Le tambour de soie, le rythme Nô de Kaori Ito et Yoshi Oïda en livestream au Théâtre de la Ville
“En direct live” l’expression si datée des années 90 est tellement d’actualité. Le Théâtre de la Ville qui depuis Mars dernier prend toutes les contraintes gouvernementales et tous les affronts à la culture comme une occasion d’innover, a proposé ce weekend, pour la première fois, un spectacle en direct, devant une salle vide, sur facebook et youtube.
En live
Le tambour de soie a été présenté au Festival d’Avignon lors de sa cession d’automne il y a tout juste une semaine. Kaori Ito, Yoshi Oïda et Makoto Yabuki devaient être programmés à l’Espace Cardin avant que la nouvelle du second confinement ne tombe. Emmanuel Demarcy-Mota a décidé de rien annuler, et c’est donc en “direct” sur la page facebook et le youtube du Théâtre de la Ville, que la servante était allumée et que le conte a pu se réaliser.
Un casting de rêve
Le Tambour est un Nô mais un Nô moderne comme le sous-titre le spectacle, mais c’est aussi, si on ose, un Butô moderne. Il respecte les aspects théâtraux de cette danse et sa volonté de poser un cadre corporel mais il y ajoute une immense dose d’humour et de modernité. Kaori Ito est une immense danseuse, qui vit en France depuis 2003, on l’a notamment adorée chez Platel. Sa corporalité est mixte. Elle partage la scène avec le maître Kabuki Yoshi Oïda, né en 1933 et comédien mille fois vu chez Peter Brook. A la musique le plus marseillais des percussionnistes japonais, Makoto Yabuki, connu pour jouer … sur des instruments en bambou. Un trio de haute volée donc et qui sur scène est à hauteur de casting.
Une danse féline
Le tambour de soie est un vieux conte qui raconte l’histoire d’un vieux monsieur qui veut séduire une jeune femme. La condition est la suivante : si le tambour en soie sonne, elle sera à lui. Dans sa version revue et corrigée par Kaori Ito et Yoshi Oïda nous sommes dans un théâtre. Elle finit sa répétition, lui nettoie le plateau.

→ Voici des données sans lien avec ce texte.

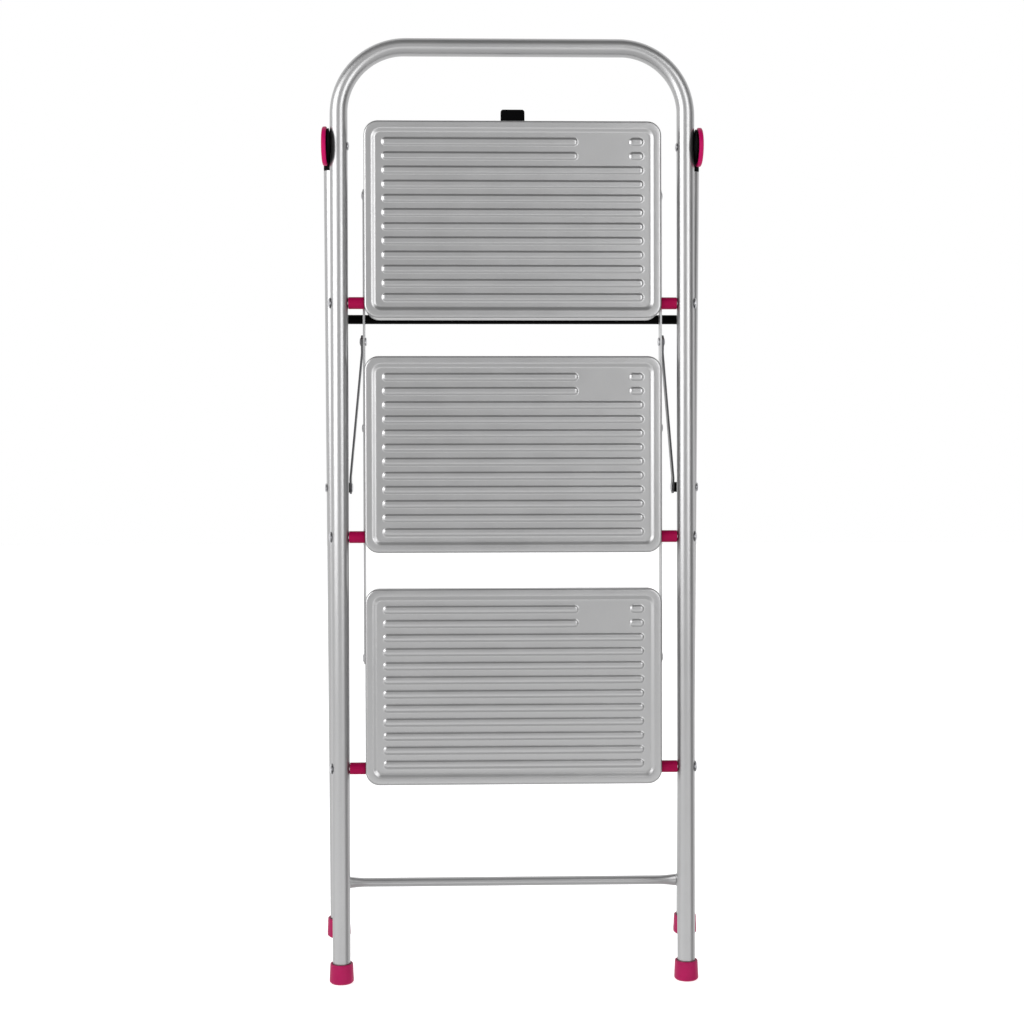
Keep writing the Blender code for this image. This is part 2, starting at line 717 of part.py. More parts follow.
def links(steel, bright_steel):
    levels = [PIVOT_Z[level] + RIVET_Z for level in TREAD_NAMES]
    for side, sign in SIDES.items():
        outline = bar_outline((RIVET_Y, levels[-1]), (RIVET_Y, levels[0]), BAR_HALF_WIDTH)
        low, high = sorted((sign * LINK_X, sign * (LINK_X + BAR_THICKNESS)))
        bar = side_slab(outline, low, high)
        holes = [
            rod_across(RIVET_Y, z, RIVET_RADIUS + HOLE_PLAY, low - GAP, high + GAP)
            for z in [*levels, BRACE_TOP_Z]
        ]
        hang(cut(bar, *holes), "link_bar_" + side, "link", steel)
        inner = TREAD_HALF_WIDTH - TREAD_SHEET - GAP
        outer = LINK_X + BAR_THICKNESS + GAP
        for level, z in zip(TREAD_NAMES, levels):
            name = "link_rivet_" + level + "_" + side
            hang(rivet(sign, RIVET_Y, z, inner, outer), name, "link", bright_steel)
        hang(brace_stud(sign), "brace_stud_" + side, "link", bright_steel)


def joggled(obj, sign, start, end):
    """Slants a flat bar sideways between its two flat ends."""
    direction = Vector((0, *end)) - Vector((0, *start))
    shape = bmesh.new()
    shape.from_mesh(obj.data)
    ramp_low, ramp_high = BRACE_JOGGLE
    for share in BRACE_JOGGLE:
        everything = shape.verts[:] + shape.edges[:] + shape.faces[:]
        point = Vector((0, *start)) + direction * share
        bmesh.ops.bisect_plane(shape, geom=everything, plane_co=point, plane_no=direction)
    for vert in shape.verts:
        along = (vert.co - Vector((0, *start))).dot(direction) / direction.length_squared
        ramp = min(max((along - ramp_low) / (ramp_high - ramp_low), 0), 1)
        vert.co.x += sign * (BRACE_FOOT_X - BRACE_TOP_X) * ramp
    shape.to_mesh(obj.data)
    shape.free()
    return obj


def braces(dark_steel, bright_steel):
    start = (RIVET_Y, BRACE_TOP_Z)
    end = PIVOTS["brace"]
    for side, sign in SIDES.items():
        low, high = sorted((sign * BRACE_TOP_X, sign * (BRACE_TOP_X + BAR_THICKNESS)))
        flat = side_slab(bar_outline(start, end, BAR_HALF_WIDTH), low, high)
        top_hole = rod_across(*start, RIVET_RADIUS + HOLE_PLAY, low - GAP, high + GAP)
        foot_hole = rod_across(*end, BRACE_PIN_RADIUS + HOLE_PLAY, low - GAP, high + GAP)
        bar = joggled(cut(flat, top_hole, foot_hole), sign, start, end)
        hang(bar, "brace_bar_" + side, "brace", dark_steel)
        top = BRACE_TOP_X + BAR_THICKNESS + GAP
        profile = (
            (0, top + RIVET_HEAD_HEIGHT),
            (RIVET_HEAD_RADIUS * 0.6, top + RIVET_HEAD_HEIGHT),
            (RIVET_HEAD_RADIUS, top + RIVET_HEAD_HEIGHT * 0.4),
            (RIVET_HEAD_RADIUS, top),
            (RIVET_RADIUS, top),
            (RIVET_RADIUS, BRACE_TOP_X),
            (0, BRACE_TOP_X),
        )
        hang(
            turned(profile, False, along_x(sign, *start), sides=SMALL_SIDES),
            "brace_rivet_" + side,
            "brace",
            bright_steel,
        )


# ---------------------------------------------------------------- platform latch


def latch_bore(pin_z):
    reach = LATCH_EAR_X[1] + TREAD_SHEET
    return rod_across(LATCH_PIN_Y, pin_z, LATCH_PIN_RADIUS + HOLE_PLAY, -reach, reach)


def latch(black, steel, bright_steel):
    """The sprung lever whose hook holds the open platform down on the upper crossbar."""
    base = PIVOT_Z["top"]
    pin_z = base + LATCH_PIN_Z
    panel_y = TREAD_FACE_Y + TREAD_RECESS + TREAD_SHEET + GAP
    low_z, high_z = (pin_z + z for z in LATCH_EAR_Z)

    arm = side_slab(
        [(y, base + z) for y, z in LATCH_HOOK], -LATCH_ARM_HALF_WIDTH, LATCH_ARM_HALF_WIDTH
    )
    tab_outline = rounded_rectangle(
        LATCH_TAB_HALF_WIDTH, base + LATCH_TAB_Z[0], base + LATCH_TAB_Z[1], LATCH_TAB_CORNER
    )
    lever = fuse(arm, slab(tab_outline, *LATCH_TAB_Y))
    hang(cut(lever, latch_bore(pin_z)), "latch_lever", "latch", black)

    inner, outer = LATCH_EAR_X
    bracket = block((-outer, panel_y, low_z), (outer, LATCH_EAR_Y, high_z))
    hollow = block((-inner, panel_y + TREAD_SHEET, low_z - outer), (inner, outer, high_z + outer))
    relief = block((-inner, panel_y - outer, pin_z), (inner, outer, high_z + outer))
    hang(cut(bracket, hollow, relief, latch_bore(pin_z)), "latch_bracket", "tread_top", steel)

    pin_end = outer + TREAD_SHEET
    pin = rod_across(LATCH_PIN_Y, pin_z, LATCH_PIN_RADIUS, -pin_end, pin_end)
    hang(pin, "latch_pin", "tread_top", bright_steel)


clear_scene()
STOOL = add_collection("step_stool")
EMPTIES = add_pivots(STOOL)

silver = make_material("silver_paint", (0.42, 0.42, 0.43), 0.36, 0.85)
dark = make_material("dark_steel", (0.18, 0.18, 0.19), 0.42, 0.90)
bright = make_material("bright_steel", (0.62, 0.62, 0.64), 0.28, 1.00)
magenta = make_material("magenta_plastic", (0.37, 0.011, 0.089), 0.38, 0.0)
rubber_pink = make_material("magenta_rubber", (0.34, 0.010, 0.082), 0.55, 0.0)
black_plastic = make_material("black_plastic", (0.012, 0.012, 0.013), 0.45, 0.0)

front_tube(silver)
front_feet(rubber_pink)
tread_fasteners(bright, magenta)
hinge_rivets(bright)
hinge_saddles(black_plastic)
rear_legs(silver)
rear_feet(rubber_pink)
crossbars(silver, black_plastic)
hinge_brackets(black_plastic)
hinge_caps(magenta)
brace_pins(bright, black_plastic)
treads(silver)
links(silver, bright)
braces(dark, bright)
latch(black_plastic, silver, bright)
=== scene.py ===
"""The looks of the folding step stool: smooth painted tubes, pressed ribbed treads and moulded fittings.

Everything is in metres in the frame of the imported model, where +Z is up and the treads face -Y.
"""

import math

import bmesh
import bpy
import numpy as np
from mathutils import Matrix, Vector

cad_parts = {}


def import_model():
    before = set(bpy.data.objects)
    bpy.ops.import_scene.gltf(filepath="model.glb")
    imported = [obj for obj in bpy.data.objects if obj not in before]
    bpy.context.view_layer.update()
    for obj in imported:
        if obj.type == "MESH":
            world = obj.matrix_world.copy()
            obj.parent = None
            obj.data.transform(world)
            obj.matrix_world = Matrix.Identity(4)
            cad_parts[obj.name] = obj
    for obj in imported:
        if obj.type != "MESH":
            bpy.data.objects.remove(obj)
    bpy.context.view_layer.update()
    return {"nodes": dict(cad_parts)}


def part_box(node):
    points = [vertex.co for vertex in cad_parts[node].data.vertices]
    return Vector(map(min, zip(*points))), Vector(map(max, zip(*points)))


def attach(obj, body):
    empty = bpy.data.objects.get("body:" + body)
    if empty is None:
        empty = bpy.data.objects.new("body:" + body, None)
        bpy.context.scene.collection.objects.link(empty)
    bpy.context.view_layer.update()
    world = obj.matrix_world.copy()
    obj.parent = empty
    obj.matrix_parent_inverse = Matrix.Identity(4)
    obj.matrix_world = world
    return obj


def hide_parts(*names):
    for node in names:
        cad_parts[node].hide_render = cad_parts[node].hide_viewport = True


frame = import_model()
NODES = frame["nodes"]

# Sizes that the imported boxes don't give
TUBE_RADIUS = 0.0095
HANDLE_BEND = 0.071
HANDLE_FLATTENING = 0.045  # how much of its width the tube loses in the middle of a bend
CROSSBAR_RADIUS = 0.005
CROSSBAR_GAP = 0.0012  # that a crossbar's tube stops short of the ends of its node
CROSSBAR_PRESSED = 0.020  # length of a crossbar's flattened end
WELD_RADIUS = 0.0012

FOOT_BELOW_TUBE = 0.0043  # from the tube's end down to the sole
FOOT_RADIUS = 0.013
FOOT_TOP_RADIUS = 0.0122
FOOT_SOLE_RADIUS = 0.0112
FOOT_HEIGHT = 0.021
FOOT_BORE = 0.0097
FOOT_SOLE = 0.004  # thickness under the tube

TREAD_CORNER = 0.015
TREAD_ROUNDING = 0.0024
TREAD_SHEET = 0.001
CORNER_STEPS = 9
PANEL_CORNER = 0.018  # inset of the point that the sunk panel's corners turn about
STEP_START, STEP_END = 0.0070, 0.0130  # the sunk panel's sloping edge, as insets from the outline
STEP_DEPTH = 0.0020
SKIRT_DEPTH = 0.0310
LIP_DEPTH = 0.0250
REAR_SKIRT_DEPTH = 0.0176
SKIRT_TAPER = (0.1399, 0.1599)  # measured up from the tread's front edge
NOTCH_DEPTH = 0.0025  # of the skirt left above the platform latch
NOTCH_REACH = 0.0137  # half the latch notch's width
NOTCH_SIDE = 0.0004  # width over which the skirt drops to its full depth

RIB_COUNT = 12
RIB_PITCH = 0.01502
RIB_FIRST = 0.0224  # from the tread's rear edge to the first rib
RIB_END = 0.1402
RIB_HALF_WIDTH = 0.0050
RIB_CROWN = 0.0020
RIB_HEIGHT = 0.0015
RIB_SHORTENED = 2  # this many ribs stop short beside a blank area and go on as a dash behind it
BLANK_AREA = (0.0700, 0.1235)

SPACER_BORE, SPACER_RADIUS = 0.0034, 0.0064
BUSH_BORE, BUSH_RADIUS = 0.0032, 0.0055
BOLT_HEAD, BOLT_HEAD_HEIGHT, BOLT_SHANK = 0.006, 0.0022, 0.003
SMALL_HEAD, SMALL_SHANK, SMALL_HEIGHT = 0.0045, 0.0023, 0.0014  # the link, brace and stud rivets
PIN_HEAD, PIN_SHANK, PIN_HEIGHT = 0.005, 0.003, 0.0013
HINGE_SHANK = 0.0025
CAP_BORE, CAP_BORE_DEPTH = 0.007, 0.0031

SIDES = {"left": -1, "right": 1}
LEVELS = ("top", "middle", "bottom")


# ---------------------------------------------------------------- materials


def new_material(name):
    material = bpy.data.materials.new(name)
    material.use_nodes = True
    tree = material.node_tree
    return material, tree, tree.nodes["Principled BSDF"]


def noise(tree, scale, detail):
    """A noise texture in the object's own coordinates."""
    place = tree.nodes.new("ShaderNodeTexCoord")
    texture = tree.nodes.new("ShaderNodeTexNoise")
    texture.inputs["Scale"].default_value = scale
    texture.inputs["Detail"].default_value = detail
    tree.links.new(place.outputs["Object"], texture.inputs["Vector"])
    return texture.outputs["Fac"]


def ramp(tree, value, low, high, start=0.3, end=0.7):
    """Turns a 0 to 1 value into a colour, or a number if low and high are numbers."""
    node = tree.nodes.new("ShaderNodeMapRange" if isinstance(low, float) else "ShaderNodeValToRGB")
    tree.links.new(value, node.inputs[0])
    if isinstance(low, float):
        for socket, number in zip(("From Min", "From Max", "To Min", "To Max"), (start, end, low, high)):
            node.inputs[socket].default_value = number
        return node.outputs["Result"]
    for element, position, colour in zip(node.color_ramp.elements, (start, end), (low, high)):
        element.position = position
        element.color = (*colour, 1)
    return node.outputs["Color"]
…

Un pas de deux félin et clownesque se met en place, elle lui apprend quelques pas au son de “Dance, dance” de Lykke Li qui donne l’occasion d’entrée de jeu à Kaori Ito de montrer et prouver son intense plasticité.
Entre danse et théâtre, le spectacle ne choisit pas et se glisse dans une allégorie où le rêve, où l’au-delà même s’invite, car si il n’y a pas de fantôme il n’y a pas de nô. Kaori s’empare du plateau en kimono de soie, séduit le tambour dans un virevoltement qui se pare d’atours sensuels dans la flexion des poignets et la déambulation aérienne. Et c’est la première fois que Kaori Ito danse en kimono une écriture traditionnelle. À 40 ans elle ose assumer son héritage et le geste n’a rien mais alors rien de vieillot.
Les percussions donnent le rythme au duo qui incarne le tempo et cette histoire adaptée ici par Jean Claude Carrière. La pièce est extrêmement (trop ?) resserrée. A peine une heure, éblouissante où le pas de deux, délicieux entre ces deux artistes qui se connaissent bien, explose à la fin dans une danse fantomatique d’une beauté ciselée.
La programmation du mois de novembre du Théâtre de la Ville se fera donc en direct. A suivre !
Le Tambour de soie se donnait les 30 et 31 octobre au Théâtre de la Ville.